Die Strategie kommt an. „Wir haben es auf mittlerweile zwei Millionen Downloads allein in Deutschland gebracht“, sagt Hallermann. Grenzen, die Komoot mit einem neuen Update sprengen will: Die Strecken-Infos tönen mittlerweile auch in Englisch aus dem Smartphone der Nutzer. Start- und Zielpunkt können zudem europaweit gesetzt werden. „Mit dem Fahrrad nach Italien, Kroatien oder Holland, über Schotter oder durch Wald und Feld – alles kein Problem.“ Bald werde „jeder Freizeitsportler“ mit Komoot planen, träumt Hallermann vom großen Durchbruch.

Der Grund, warum der gebürtige Österreicher, der in München Physik studiert hat, als Firmenstandort die Hauptstadtregion gewählt hat? „Ausschlaggebend waren neben der kreativen Szene die Netzwerke, die man hier aufbauen kann.“ Längst ist Komoot Kooperationen mit der Technischen Universität Berlin, der Beuth-Hochschule und der Potsdamer Uni eingegangen. „Eine gute Quelle, um hoch qualifizierte Mitarbeiter zu gewinnen“, ergänzt Hallermann. Der neben dem Know-how, das jeder Bewerber mitbringen muss, eines will: „Unsere Leute müssen brennen, den Biss haben, jede noch so harte technische Nuss zu knacken.“ Denn die Konkurrenz schlafe nicht.

Politik hofft auf Impulse

Hallermann verlangt viel von seinem jungen Team, den Uniabsolventen oder Noch-Studierenden. Hat es immer getan. Gerade in der schwierigen Anfangsphase. „Um uns zu finanzieren, haben wir alles zusammengekratzt, was wir hatten.“ Eiserner Durchhaltewillen, den nicht jeder teilen wollte. Hallermann erinnert sich an die drei Monate, in denen das Team auf Geld verzichten musste, stattdessen jeder zur Existenzgründung noch etwas auf den Tisch legen sollte. „Einige sind wieder abgesprungen.“

Die anfängliche Skepsis in Wirtschaft und Politik ist gewichen. Nicht nur wegen der Bilanzen. Komoot räumt Preise ab. Bundesweit wie regional. Jüngst erst zückten der Berliner Wirtschaftssenat und das Brandenburger Wirtschaftsministerium das Scheckbuch: 15.000 Euro sackte Komoot als Erstplatzierter beim von beiden Verwaltungen gemeinsam ausgeschriebenen Geolapps-Wettbewerb ein. Die Politik hofft auf Impulse, die von jungen Unternehmen im Bereich der Geoinformation und deren mobilen Anwendungen ausgehen. „Die Informations- und Kommunikationstechnologien sollen gestärkt werden“, betont Wirtschaftsminister Ralf Christoffers.

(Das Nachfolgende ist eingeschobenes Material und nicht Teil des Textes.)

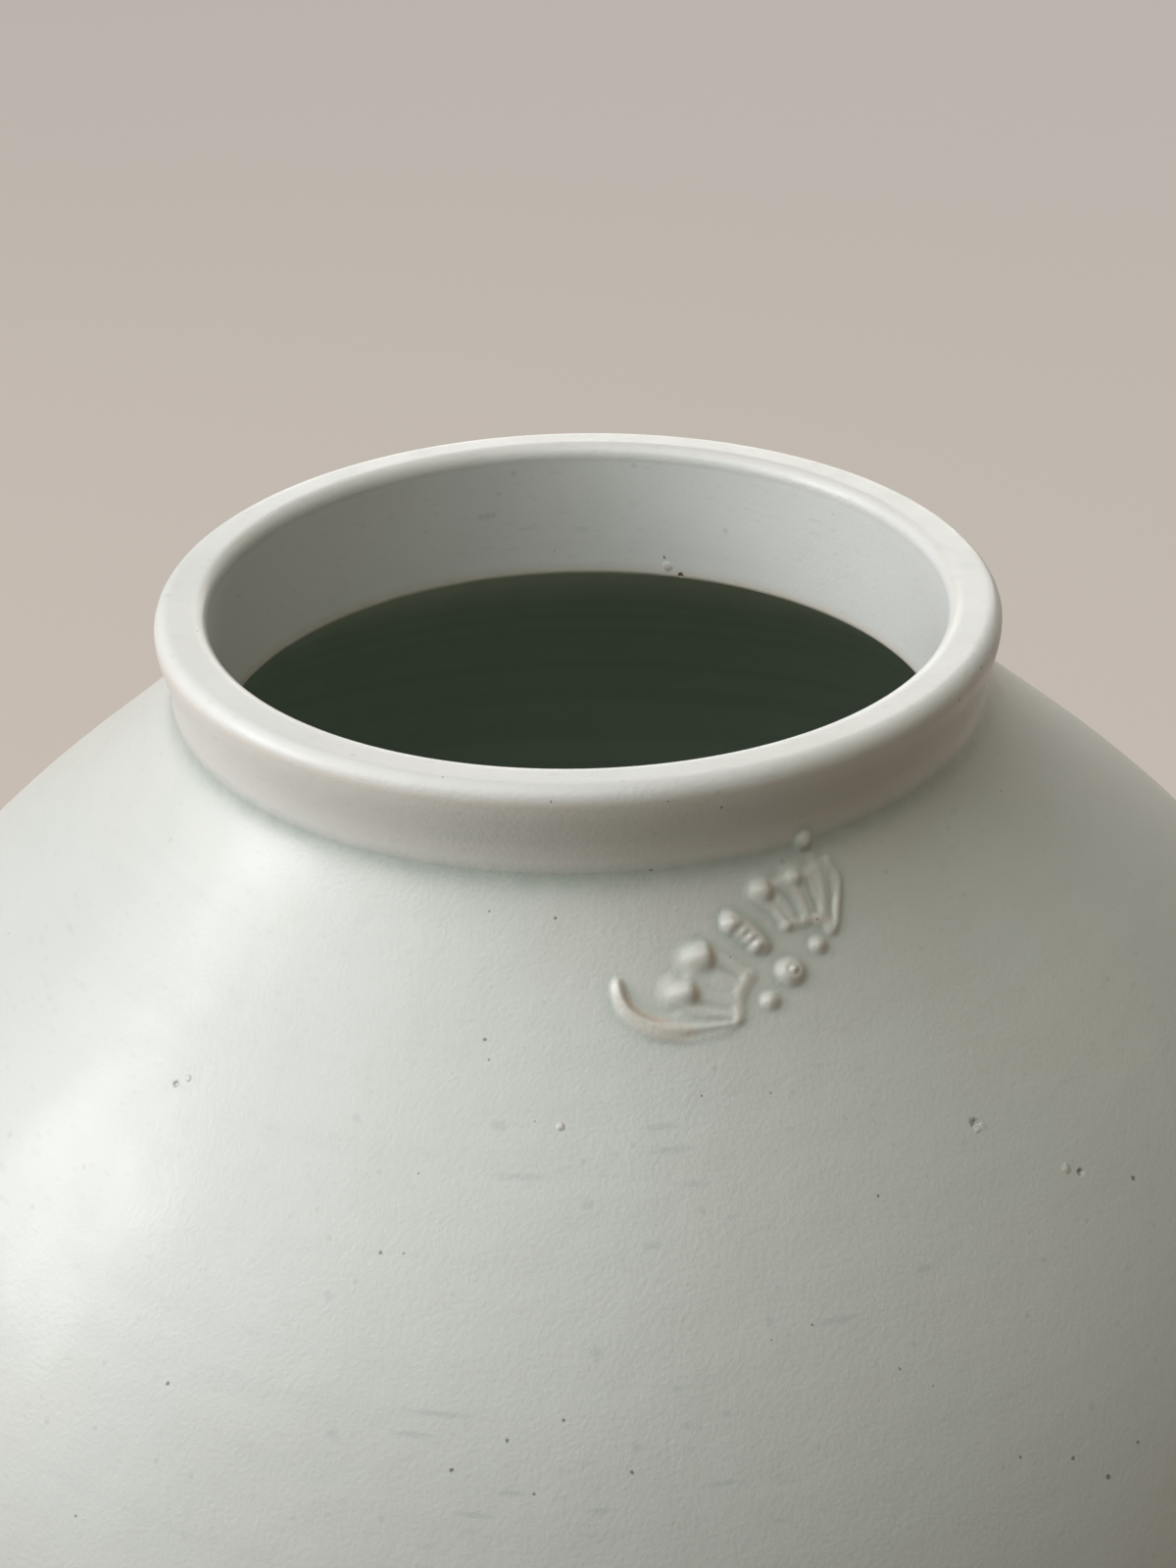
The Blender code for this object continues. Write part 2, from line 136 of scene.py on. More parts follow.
def curve_between(start, start_angle, end, end_angle, pulls, count=200):
    """A cubic curve whose ends run down at the given angles below the outward level."""
    chord = math.dist(start, end)
    a, b = pulls[0] * chord, -pulls[1] * chord
    near = (start[0] + a * math.cos(start_angle), start[1] - a * math.sin(start_angle))
    far = (end[0] + b * math.cos(end_angle), end[1] - b * math.sin(end_angle))
    return bezier((start, near, far, end), count)


def arc(centre, radius, start_angle, end_angle, count=24):
    angles = np.linspace(start_angle, end_angle, count + 1)
    return np.stack([centre[0] + radius * np.cos(angles), centre[1] + radius * np.sin(angles)], axis=1)


def joined(*lines):
    """Lines end to end, with the points that repeat taken out."""
    points = np.concatenate([np.array(line, float).reshape(-1, 2) for line in lines])
    steps = np.hypot(*np.diff(points, axis=0).T)
    return points[np.concatenate([[True], steps > TINY])]


def lengths(points):
    return np.concatenate([[0], np.cumsum(np.hypot(*np.diff(points, axis=0).T))])


def offset(points, distance):
    """The same line moved square to itself towards the jar's inside."""
    along = np.gradient(points, axis=0)
    along /= np.hypot(*along.T)[:, None]
    return points + np.stack([along[:, 1], -along[:, 0]], axis=1) * distance


DOWN = math.pi / 2
SADDLE = (SADDLE_RADIUS, SADDLE_HEIGHT)


def lip_line():
    """Over the lip, from the mouth's edge to the top of the neck's outside."""
    inner = (MOUTH_RADIUS + LIP_INNER_ROUND, TOP - LIP_INNER_ROUND)
    outer = (RIM_RADIUS - LIP_ROUND, TOP - LIP_ROUND)
    return joined(arc(inner, LIP_INNER_ROUND, math.pi, math.pi / 2), arc(outer, LIP_ROUND, math.pi / 2, 0))


def neck_line():
    top = (RIM_RADIUS, TOP - LIP_ROUND)
    bottom = (NECK_RADIUS, NECK_FOOT)
    drop = top[1] - bottom[1]
    near = (RIM_RADIUS, top[1] - NECK_PULLS[0] * drop)
    far = (NECK_RADIUS - NECK_HOLLOW, bottom[1] + NECK_PULLS[1] * drop)
    return bezier((top, near, far, bottom), 200)


def foot_line():
    """Round the foot ring, from its top outside, under it, to its top inside."""
    outer, inner = FOOT_RADIUS - FOOT_TAPER, FOOT_RADIUS - FOOT_WIDTH
    return joined([(FOOT_RADIUS, FOOT_TOP)],
                  arc((outer - FOOT_ROUND, FOOT_ROUND), FOOT_ROUND, 0, -DOWN, 10),
                  arc((inner + FOOT_ROUND, FOOT_ROUND), FOOT_ROUND, -DOWN, -math.pi, 10),
                  [(inner, FOOT_TOP)])


shoulder_line = curve_between(SADDLE, SADDLE_SLOPE, (BELLY_RADIUS, WAIST_HIGH), DOWN, SHOULDER_PULLS)
lower_line = curve_between((BELLY_RADIUS, WAIST_LOW), DOWN, (FOOT_RADIUS, FOOT_TOP),
                           math.pi - FOOT_SLOPE, LOWER_PULLS)
above_foot = joined(lip_line(), neck_line())
flare_line = curve_between((NECK_RADIUS, NECK_FOOT), DOWN, SADDLE, SADDLE_SLOPE, FLARE_PULLS)
OUTER = joined(above_foot, flare_line, shoulder_line, lower_line, foot_line())
OUTER_ARC = lengths(OUTER) - lengths(above_foot)[-1]


def outer_at(arcs):
    return np.stack([np.interp(arcs, OUTER_ARC, OUTER[:, k]) for k in (0, 1)], axis=1)


# Rows and columns of the grid

def graded(start, end, first, last, growth=GROWTH):
    """Places from start to end whose steps grow or shrink from the first step to the last."""
    steps, step = [], first
    ratio = growth if last > first else 1 / growth
    while (step < last) == (first < last) and sum(steps) + step < end - start:
        steps.append(step)
        step *= ratio
    left = end - start - sum(steps)
    count = max(1, round(left / last))
    steps += [left / count] * count
    return start + np.concatenate([[0], np.cumsum(steps)])


def arc_of_height(height, below=0):
    """Arc at which the outline passes a height, searched after the given arc."""
    inside = OUTER_ARC >= below
    heights = -OUTER[inside, 1]
    return float(np.interp(-height, heights, OUTER_ARC[inside]))


ARC_LIP = OUTER_ARC[0]
ARC_NECK = ARC_LIP + lengths(lip_line())[-1]
ARC_WAIST_HIGH = arc_of_height(WAIST_HIGH)
ARC_WAIST_LOW = arc_of_height(WAIST_LOW)
ARC_FOOT = ARC_WAIST_LOW + lengths(lower_line)[-1]
ARC_END = OUTER_ARC[-1]


def make_rows():
    parts = [graded(ARC_LIP, ARC_NECK, LIP_ROW, LIP_ROW),
             graded(ARC_NECK, BAT_ROWS[0], LIP_ROW, FINE_ROW),
             graded(BAT_ROWS[0], 0, FINE_ROW, FINE_ROW),
             graded(0, BAT_ROWS[1], FINE_ROW, FINE_ROW),
             graded(BAT_ROWS[1], ARC_WAIST_HIGH, FINE_ROW, COARSE_ROW),
             graded(ARC_WAIST_HIGH, ARC_WAIST_LOW, LIP_ROW, LIP_ROW),
             graded(ARC_WAIST_LOW, ARC_FOOT, COARSE_ROW, COARSE_ROW),
             graded(ARC_FOOT, ARC_END, LIP_ROW, LIP_ROW)]
    return np.unique(np.round(np.concatenate(parts), 9))


def make_columns():
    fine = graded(*BAT_SECTOR, FINE_COLUMN, FINE_COLUMN)
    half = (BAT_SECTOR[1] + BAT_SECTOR[0] + 2 * math.pi) / 2
    out = graded(BAT_SECTOR[1], half, FINE_COLUMN, COARSE_COLUMN)
    back = BAT_SECTOR[0] + BAT_SECTOR[1] + 2 * math.pi - out[::-1]
    return np.concatenate([fine[:-1], out[:-1], back[:-1]])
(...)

Zweiter Platz für Audioguide

Zumindest in Potsdam dürfte der Plan aufgehen: Auch die Zweitplatzierten im Wettbewerb, „Yopegu“, sitzen hier. Erst vor einem Jahr gegründet, will sich das vierköpfige Team um André Bressel, 26, als Plattform für ortsbasierte Audioguides etablieren. „Infos über Museen, Kirchen und andere Sehenswürdigkeiten wollen wir dem Nutzer dann an die Hand geben, wenn er vor Ort ist.“ Das Prinzip ist simpel, aber überzeugend: Die Stadt mit dem Ohr entdecken. Dabei sei der Anstoß aus der Welt der Gehörlosen gekommen, erzählt Bressel. IT-Fachmann Kevin Lücke, einer der Macher von Yopegu, habe sich mit der Umsetzung von Audio- und Videoinhalten in Gebärdensprache beschäftigt. „Letztlich haben wir die Idee einfach weitergedacht.“ 9000 Euro Preisgeld haben die Existenzgründer mit der Silbermedaille einstecken können. „Geld nützt in jedem Fall“, sagt Bressel. „Auch die Bestätigung einer Fachjury.“

An der Vision, sich global aufzustellen, wird eifrig gearbeitet. Auch hier mit konkreten Ergebnissen: Im Programm der offerierten Audioguides finden sich neben Berlin, Potsdam, Leipzig und Dresden auch London und Paris.